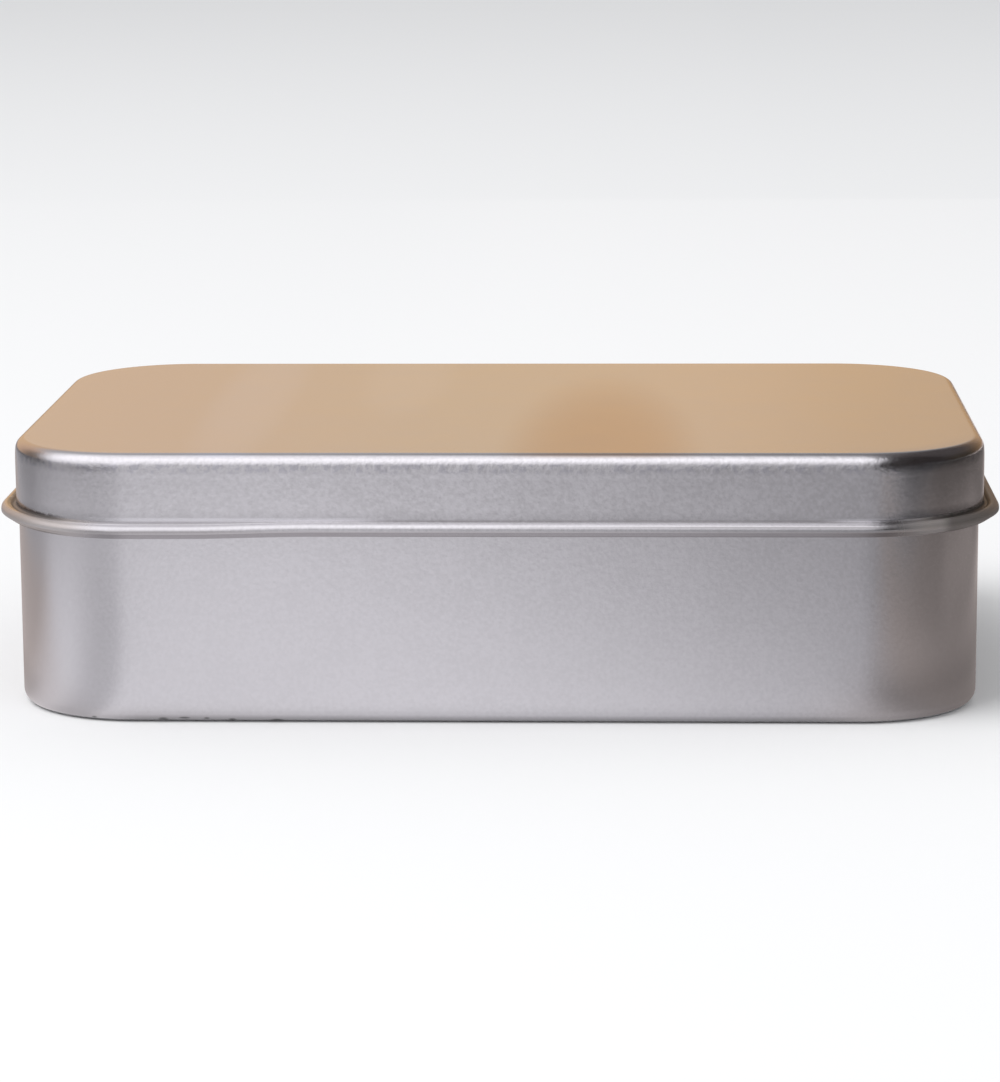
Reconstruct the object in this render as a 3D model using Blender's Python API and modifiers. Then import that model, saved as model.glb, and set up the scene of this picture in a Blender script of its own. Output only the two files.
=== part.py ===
# A rectangular soap tin with a slip lid, shut: a drawn body with round corners,
# and a pressed lid whose skirt ends in an outward curl.
#
# Frame: metres, +Z up. The origin is on the surface that the tin stands on, under the
# middle of its base. X runs along the long side, and -Y is the long side's front.

import math

import bmesh
import bpy

MM = 0.001

# Driving dimensions
BODY_LENGTH = 96.0 * MM
BODY_DEPTH = 62.0 * MM
CORNER_RADIUS = 12.4 * MM
TIN_HEIGHT = 26.8 * MM
BASE_RADIUS = 0.8 * MM
LID_EDGE_RADIUS = 1.2 * MM
SHEET = 0.2 * MM
FIT_GAP = 0.3 * MM
CURL_RADIUS = 0.825 * MM
CURL_BITE = 0.05 * MM
CURL_HEIGHT = 19.45 * MM

# Facets
CORNER_STEPS = 16
EDGE_STEPS = 6
CURL_ROUNDNESS = 3
RIM_TURN = math.radians(60)

# Worked out from them
LID_OFFSET = FIT_GAP + SHEET
CURL_OFFSET = FIT_GAP + CURL_BITE + CURL_RADIUS
BODY_TOP = TIN_HEIGHT - SHEET - FIT_GAP


def clear_scene():
    for obj in list(bpy.data.objects):
        bpy.data.objects.remove(obj, do_unlink=True)


def new_collection(name):
    collection = bpy.data.collections.new(name)
    bpy.context.scene.collection.children.link(collection)
    return collection


def move_to(obj, collection):
    for owner in list(obj.users_collection):
        owner.objects.unlink(obj)
    collection.objects.link(obj)


def tinplate(name, colour, roughness):
    material = bpy.data.materials.new(name)
    material.use_nodes = True
    shader = material.node_tree.nodes["Principled BSDF"]
    shader.inputs["Base Color"].default_value = (*colour, 1.0)
    shader.inputs["Metallic"].default_value = 1.0
    shader.inputs["Roughness"].default_value = roughness
    return material


def block(name, length, depth, low, high):
    """An upright box about the Z axis, with its real size in its mesh."""
    middle = (low + high) / 2
    bpy.ops.mesh.primitive_cube_add(size=1, location=(0, 0, middle))
    obj = bpy.context.active_object
    obj.name = name
    obj.scale = (length, depth, high - low)
    bpy.ops.object.transform_apply(location=False, rotation=False, scale=True)
    return obj


def is_upright(mesh, edge):
    low, high = (mesh.vertices[index].co for index in edge.vertices)
    return math.hypot(high.x - low.x, high.y - low.y) < abs(high.z - low.z)


def round_corners(obj, radius):
    """Rounds the four upright edges to the plan radius."""
    mesh = obj.data
    weights = mesh.attributes.new("bevel_weight_edge", "FLOAT", "EDGE")
    for edge in mesh.edges:
        weights.data[edge.index].value = 1.0 if is_upright(mesh, edge) else 0.0
    bevel = obj.modifiers.new("plan_corners", "BEVEL")
    bevel.limit_method = "WEIGHT"
    bevel.width = radius
    bevel.segments = CORNER_STEPS


def round_rims(obj, radius):
    """Rounds the level rims, where a wall meets the base or the top."""
    bevel = obj.modifiers.new("rims", "BEVEL")
    bevel.limit_method = "ANGLE"
    bevel.angle_limit = RIM_TURN
    bevel.width = radius
    bevel.segments = EDGE_STEPS


def make_body(collection, material):
    """The shut tin can't be seen into, so its body is solid up to the lid's panel."""
    body = block("body", BODY_LENGTH, BODY_DEPTH, 0.0, BODY_TOP)
    round_corners(body, CORNER_RADIUS)
    round_rims(body, BASE_RADIUS)
    body.data.shade_smooth()
    body.data.materials.append(material)
    move_to(body, collection)
    return body


def outline(offset):
    """Points of the rounded rectangle that lies this far outside the body's wall."""
    radius = CORNER_RADIUS + offset
    reach_x = BODY_LENGTH / 2 - CORNER_RADIUS
    reach_y = BODY_DEPTH / 2 - CORNER_RADIUS
    points = []
    for quarter, (side_x, side_y) in enumerate(((1, 1), (-1, 1), (-1, -1), (1, -1))):
        for step in range(CORNER_STEPS + 1):
            angle = math.radians(90) * (quarter + step / CORNER_STEPS)
            x = side_x * reach_x + radius * math.cos(angle)
            y = side_y * reach_y + radius * math.sin(angle)
            points.append((x, y))
    return points


def make_curl(collection):
    """The rolled edge of the lid's skirt: a solid ring round the tin, to be joined to it."""
    path = bpy.data.curves.new("curl_path", "CURVE")
    path.dimensions = "3D"
    path.bevel_depth = CURL_RADIUS
    path.bevel_resolution = CURL_ROUNDNESS
    points = outline(CURL_OFFSET)
    spline = path.splines.new("POLY")
    spline.points.add(len(points) - 1)
    spline.use_cyclic_u = True
    for point, (x, y) in zip(spline.points, points):
        point.co = (x, y, CURL_HEIGHT, 1.0)
    guide = bpy.data.objects.new("curl_guide", path)
    collection.objects.link(guide)
    bpy.context.view_layer.update()
    graph = bpy.context.evaluated_depsgraph_get()
    mesh = bpy.data.meshes.new_from_object(guide.evaluated_get(graph))
    curl = bpy.data.objects.new("curl", mesh)
    curl.matrix_world = guide.matrix_world
    collection.objects.link(curl)
    bpy.data.objects.remove(guide, do_unlink=True)
    curl.hide_render = True
    curl.display_type = "WIRE"
    return curl


def open_underneath(obj):
    """Takes out the one face that looks down."""
    mesh = bmesh.new()
    mesh.from_mesh(obj.data)
    mesh.normal_update()
    foot = min(mesh.faces, key=lambda face: face.normal.z)
    bmesh.ops.delete(mesh, geom=[foot], context="FACES_ONLY")
    mesh.to_mesh(obj.data)
    mesh.free()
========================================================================
### [GIVEN EXERCISE]
Set down each line of the material verbatim, from the first line through the line that contains "BODY_TOP = TIN_HEIGHT - SHEET - FIT_GAP".

### [RESULT OF THIS TASK]
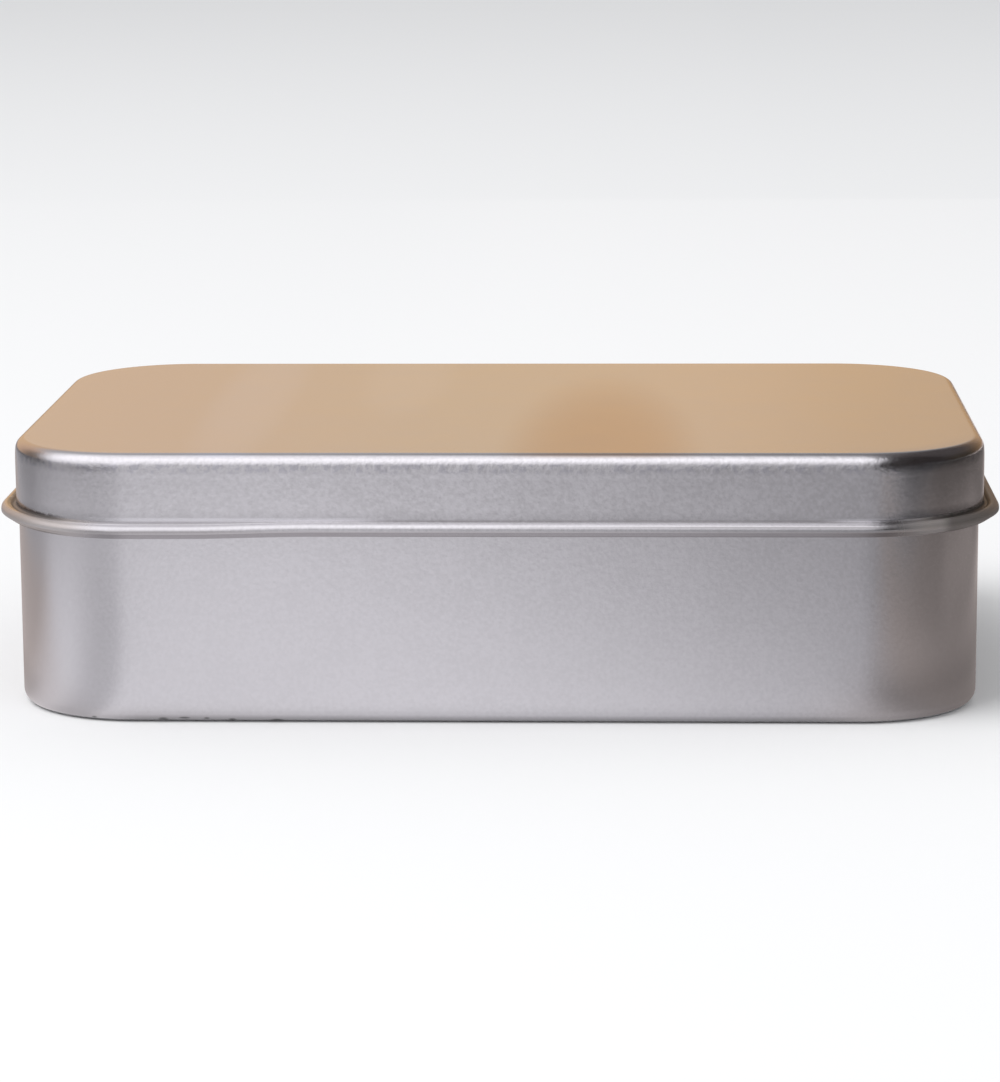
Reconstruct the object in this render as a 3D model using Blender's Python API and modifiers. Then import that model, saved as model.glb, and set up the scene of this picture in a Blender script of its own. Output only the two files.
=== part.py ===
# A rectangular soap tin with a slip lid, shut: a drawn body with round corners,
# and a pressed lid whose skirt ends in an outward curl.
#
# Frame: metres, +Z up. The origin is on the surface that the tin stands on, under the
# middle of its base. X runs along the long side, and -Y is the long side's front.

import math

import bmesh
import bpy

MM = 0.001

# Driving dimensions
BODY_LENGTH = 96.0 * MM
BODY_DEPTH = 62.0 * MM
CORNER_RADIUS = 12.4 * MM
TIN_HEIGHT = 26.8 * MM
BASE_RADIUS = 0.8 * MM
LID_EDGE_RADIUS = 1.2 * MM
SHEET = 0.2 * MM
FIT_GAP = 0.3 * MM
CURL_RADIUS = 0.825 * MM
CURL_BITE = 0.05 * MM
CURL_HEIGHT = 19.45 * MM

# Facets
CORNER_STEPS = 16
EDGE_STEPS = 6
CURL_ROUNDNESS = 3
RIM_TURN = math.radians(60)

# Worked out from them
LID_OFFSET = FIT_GAP + SHEET
CURL_OFFSET = FIT_GAP + CURL_BITE + CURL_RADIUS
BODY_TOP = TIN_HEIGHT - SHEET - FIT_GAP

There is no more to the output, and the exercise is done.